I think with secure turnstiles and cops that actually enforce quality of life rules we could have clean and safe public trains. It's merely a matter of will. Unfortunately major American cities are moving hard in the opposite direction and reducing policing and enforcement of quality of life issues.

cops that actually enforce quality of life rules

Yes, but you're not going to get this with modern racial and class politics, so it's not useful discussing it as a realistic option.

Modern racial and class politics are not some constant of the universe. What was created by man can be undone by man. Better public transit isn't even the most compelling reason to do so, but are you so willing to abandon our cities to being shitholes unworthy of the third world?

I don't want to abandon major cities to property crime and urban blight. But the people in charge don't seem to agree with me. I don't want to sound like some hyperbolic suburbanite, but the urban blight is pretty bad. And recent policy choices are moving hard in the wrong direction. It seems hopeless to me. So I live in a nice suburban neighborhood a significant drive from the urban core.

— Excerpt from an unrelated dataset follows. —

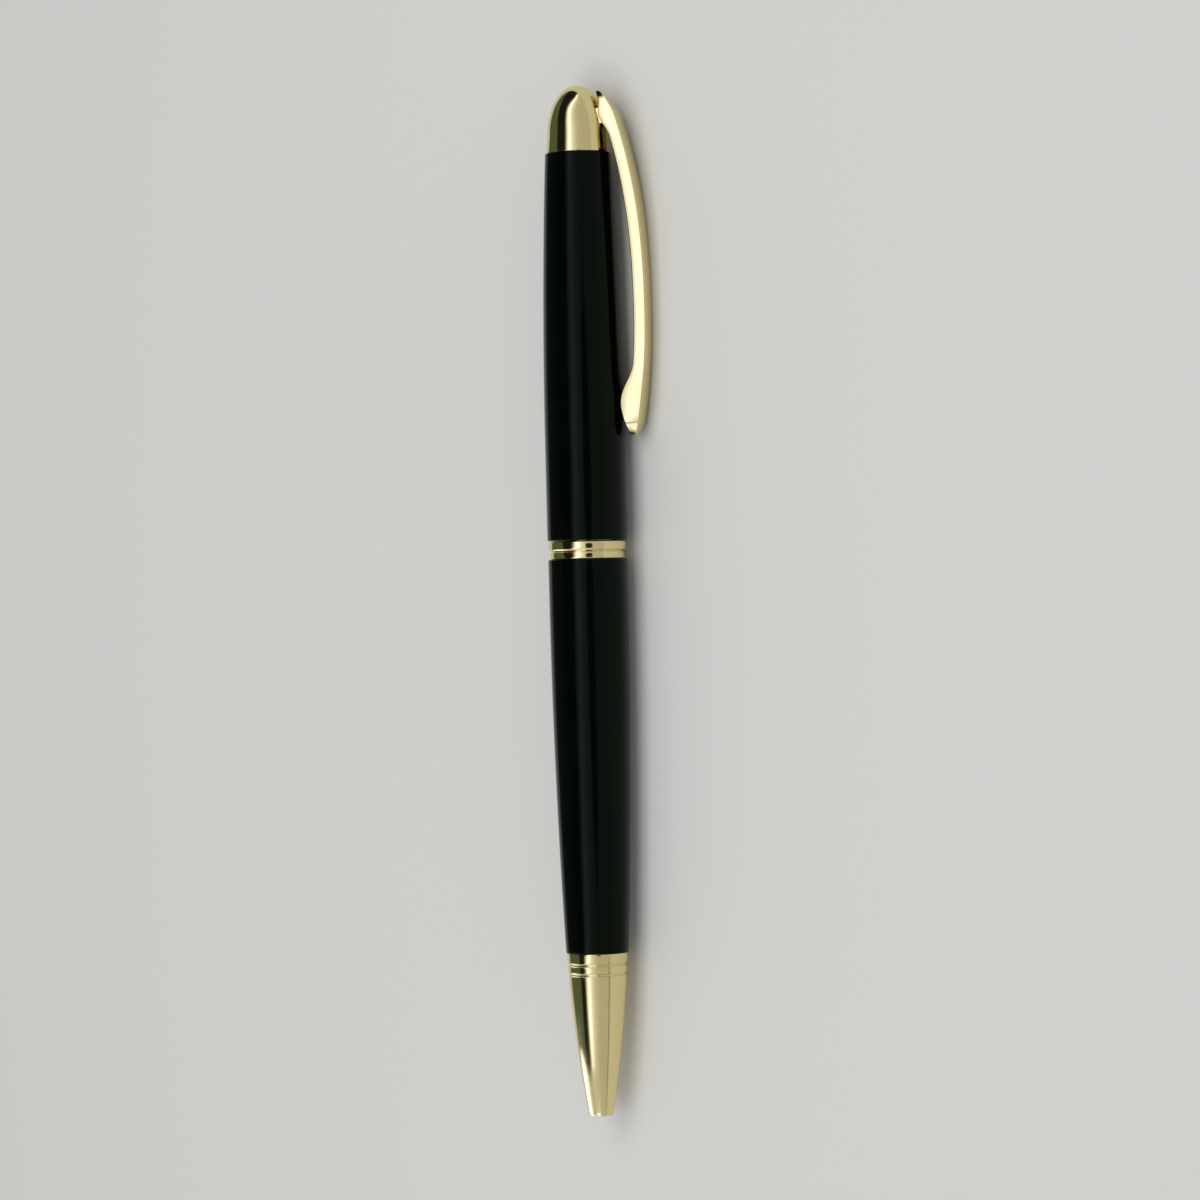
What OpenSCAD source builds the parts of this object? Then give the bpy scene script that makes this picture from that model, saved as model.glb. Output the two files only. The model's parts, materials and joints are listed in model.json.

but are you so willing to abandon our cities to being shitholes unworthy of the third world?

At this point, it's been over 50 years of failure and decline. I think it's time to seriously entertain the idea that many cities should simply be abandoned and new, better ones built from scratch.

I would be in favor of this solution as well, but I don’t know if it's possible in the current regulatory environment. There's also the fact that most of the best locations are already taken, though I suppose that doesn’t preclude some dedicated group of citizens or one ambitious billionaire trying to buy out and convert some rust belt Byzantion into the next Constantinople.

I wanted OCP to actually build Delta City in the ruins of old Detroit.

Interested in seeing more of your demographic employed in law enforcement are we now, robot?